[START OF MATERIAL]

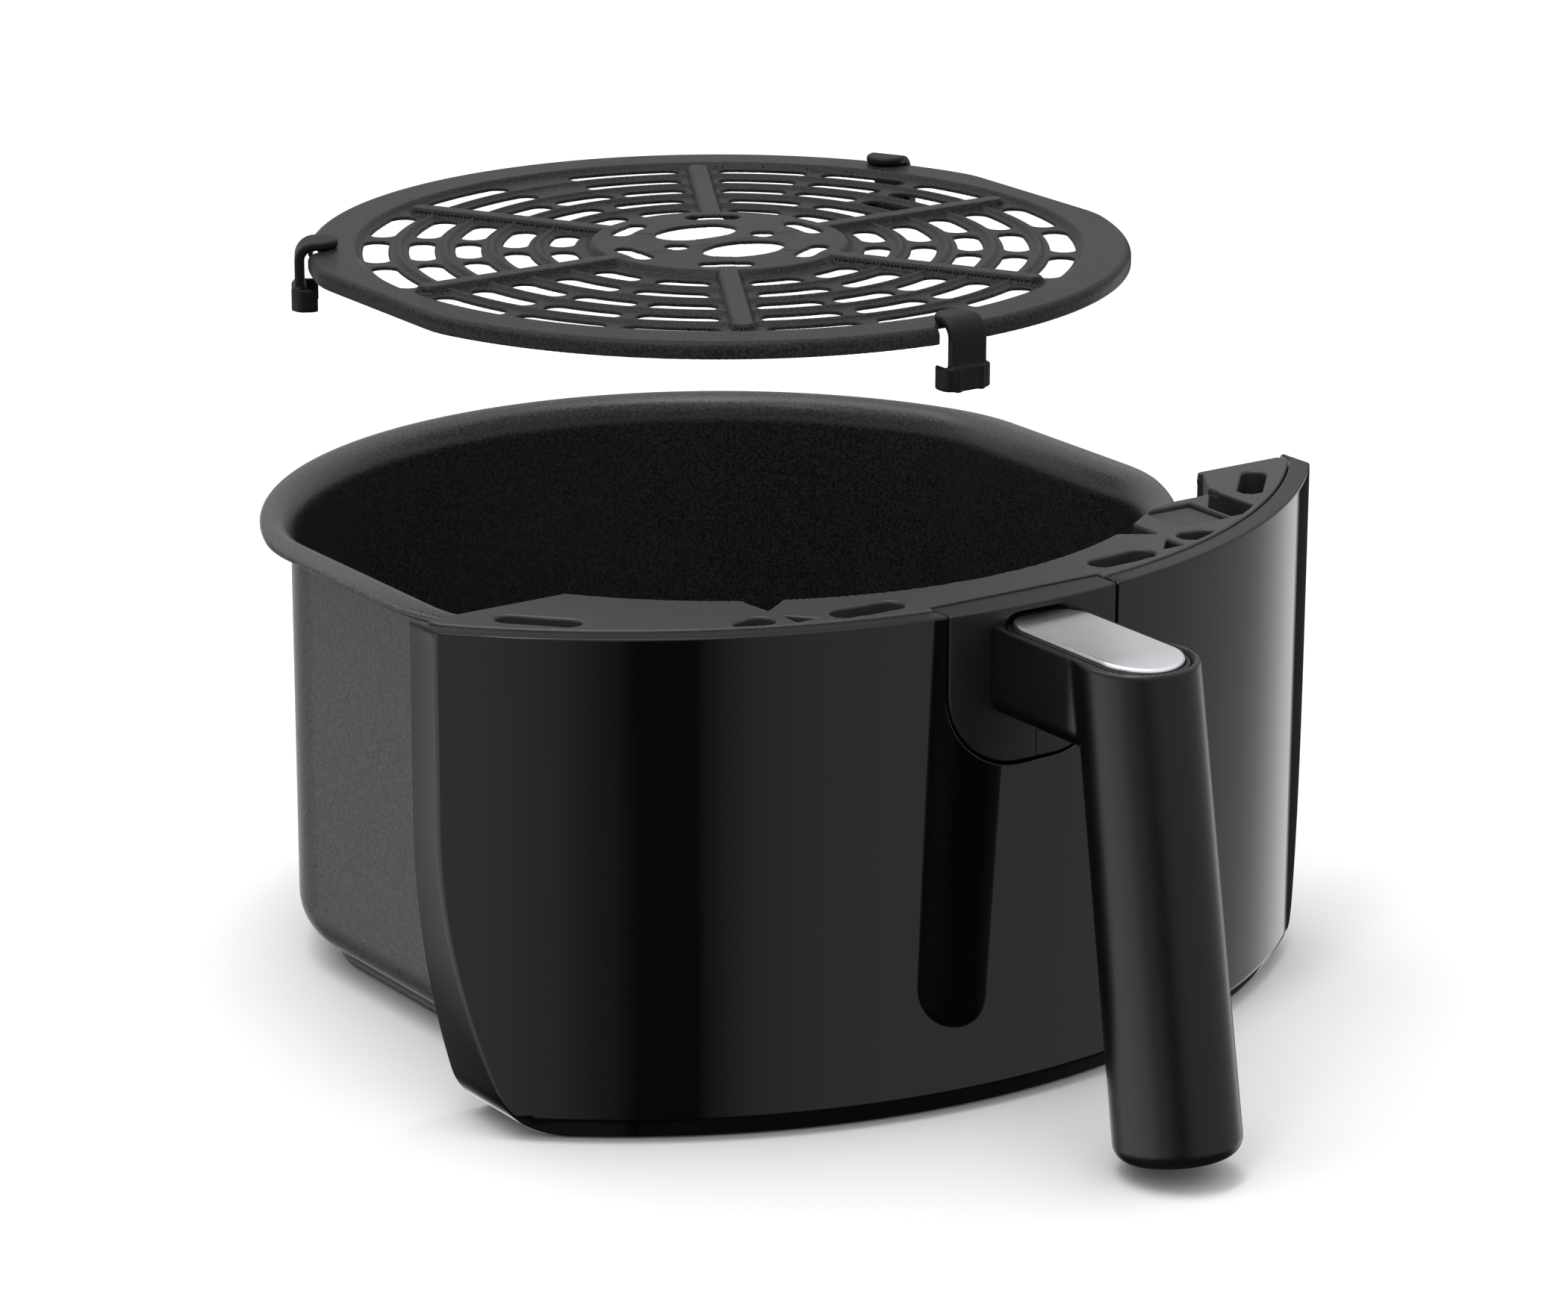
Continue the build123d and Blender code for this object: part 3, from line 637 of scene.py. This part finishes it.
def face_normals(points):
    """Normals of the curved face and of its bevel, blended over the crease between them."""
    depth, height = BEVEL
    radial = points * (1, 1, 0) - (0, FACE_Y, 0)
    radial /= np.linalg.norm(radial, axis=1, keepdims=True)
    below = PANEL_BASE + height - points[:, 2]
    tilt = atan2(depth, height) * np.clip((below + 0.3) / 0.6, 0, 1)
    return np.column_stack([radial[:, 0] * np.cos(tilt), radial[:, 1] * np.cos(tilt), -np.sin(tilt)])


def make_panel():
    rings = [panel_ring(*row) for row in PANEL_RINGS]
    rounding = rim_rounding(rings[0], rings[2])
    rings[1][: len(rounding)] = rounding
    count = len(rings[0])
    face_points, face_faces = filled(rings[0][:, [0, 2]], 0.0)
    back_points, back_faces = filled(rings[-1][:, [0, 2]], PANEL_THICK)
    points = np.concatenate([face_points] + rings[1:-1] + [back_points])
    offsets = [0] + [len(face_points) + k * count for k in range(len(rings) - 2)]
    offsets.append(len(points) - len(back_points))
    faces = list(face_faces)
    for k in range(len(rings) - 1):
        for i in range(count):
            j = (i + 1) % count
            faces.append((offsets[k] + j, offsets[k] + i, offsets[k + 1] + i, offsets[k + 1] + j))
    faces += [tuple(offsets[-1] + i for i in f[::-1]) for f in back_faces]
    normals = vertex_normals(points, faces)
    normals[: len(face_points)] = face_normals(face_points)
    panel = add_mesh("panel_skin", points, faces, normals)
    stand_for(panel, "front_panel", "drawer", LOOKS["gloss_black"])
    panel.data.materials.append(LOOKS["lip_black"])
    for polygon in panel.data.polygons:
        on_lip = polygon.center.z / MM > PANEL_TOP - 0.5
        if on_lip and polygon.normal.z > 0.75:
            polygon.material_index = 1


# ---- frame on top of the front ----
FRAME_CELL = 0.62
FRAME_INSET = 5.5           # behind the panel's face
FRAME_SIDE = 3.3            # inside the panel's sides
FRAME_DEPTH = 13.0
FRAME_PLATE = 3.0           # the thin plate that reaches furthest in
PLATE_INNER = 109.3         # radius of the frame's inner edge: the plate's
BODY_INNER = 114.4          # and the body's below it
LAND = 6.9                  # pockets stay this far behind the face
FRAME_GAP = [(62, -50), (67, -84), (91.5, -83), (91.5, -79), (98, -68.5), (98, -50)]
SLOT_DEPTH = 9.0
FRAME_SLOTS = [
    # middle, length, width, angle
    ((103.6, -80.9), 20.4, 6.2, 47),
    ((64.0, -109.5), 10.7, 7.2, -12),
    ((36.7, -115.0), 19.0, 7.2, 4),
]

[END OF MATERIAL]

• TO DO:
Scan the material above. Extract every line in which the word "this" occurs.

• REPLY:
Continue the build123d and Blender code for this object: part 3, from line 637 of scene.py. This part finishes it.
LAND = 6.9                  # pockets stay this far behind the face